I beckon with voice and gesture for Telemann to come into the room, but he’s not done with the marking ceremony. I know that if I simply close the door, the meowing and pawing will start all over again, so “Heeeere kitty” I implore, in my most dulcet tones. He looks at me as if he’s never seen me before.

Surely by now the zoom session has started? I go to check the computer, and while I’m turned away Telemann ambles nobly into the room. I leap to the door and close it before he can change his mind. Both pets are now in the room—Bisou is already snoring—and I can center myself as I wait for the session to begin.

But where is the cat? He’s sitting by the closed door, staring at it as if to bore a hole through which to escape. Is he thirsty? Is he bored? Does he need to use the litter box? How urgent is his need? If I let him out, he’ll insist on coming back in. On the other hand, if I ignore him there may be a heavy price to pay.
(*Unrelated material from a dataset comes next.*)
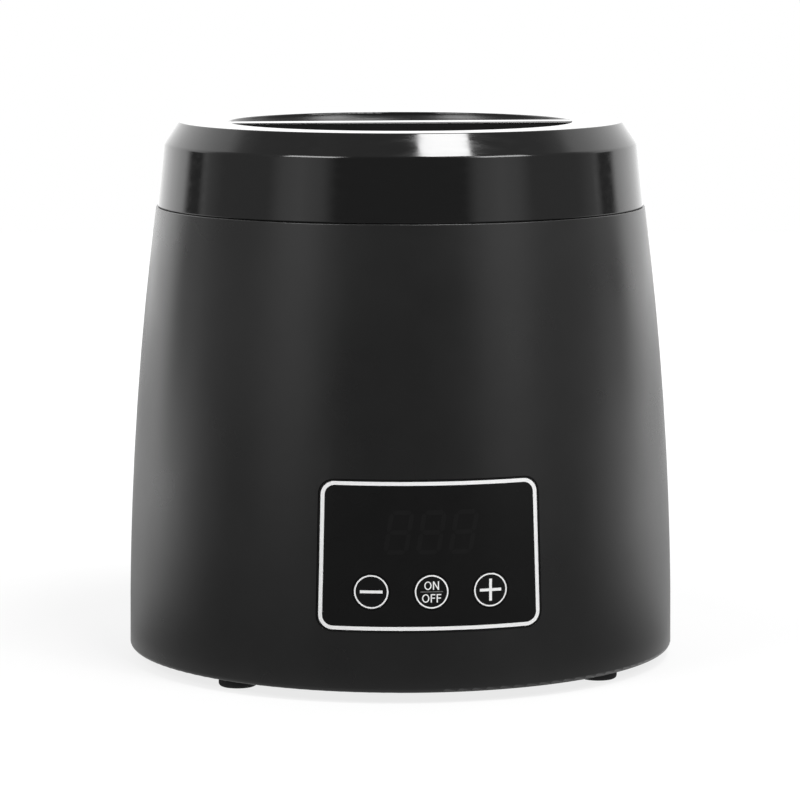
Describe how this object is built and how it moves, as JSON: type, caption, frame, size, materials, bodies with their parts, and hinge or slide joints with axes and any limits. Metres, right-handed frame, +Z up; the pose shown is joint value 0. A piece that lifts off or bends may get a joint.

The host has appears and the session begins. The minute Telemann hears voices, he jumps onto my lap and presses his damn little white paw on the keyboard, which causes the zoom screen to vanish. When I get it back, he maneuvers himself with his derrière to the screen, tail raised to the sky. It’s a good thing I’m not zooming with the Pope.

Despite his many quirks, I find Telemann entrancing, because he is so mysterious. Dogs have their own mysteries, of course, but compared to a cat, a dog is an open book. Living with a dog is like watching a foreign movie with subtitles—you miss some stuff, but you get the general idea. Living with a cat is like watching that same movie minus subtitles, and having to figure out what is going on by guesswork and paying close attention to the actors’ facial expressions.

Few things are as puzzling as trying to read a cat’s face. Perhaps this is because the cat’s facial expression often bears no relation in human terms to what he is doing. When Telemann in a playful mode “assaults” Bisou or leaps after a string I’m wiggling for him, his face remains as solemn and composed as when he does his nails at the scratching post. Dogs have play faces. Cats do not.

There is one situation in which a cat’s face does what a human’s would do in the same circumstance, and that is the purr face–the cozy-comfy face, with the eyelids at half-mast. It’s the kind of face that, when a human makes it, we think of as cat-like. But for the most part, a cat expresses himself with his body—tail up or lashing, back flat or arched, and so on. We humans are a face-oriented species, however, and we scrutinize eyes, cheeks, and lips before we remember to look at the body, so cats appear sphinx-like to us, hieratic and unfathomable.

I like to live with both a dog and a cat for the same reason that some married men keep mistresses: the dog (the wife) offers reliable comfort and companionship, while the cat, like a capricious mistress, is in charge of mystery and drama.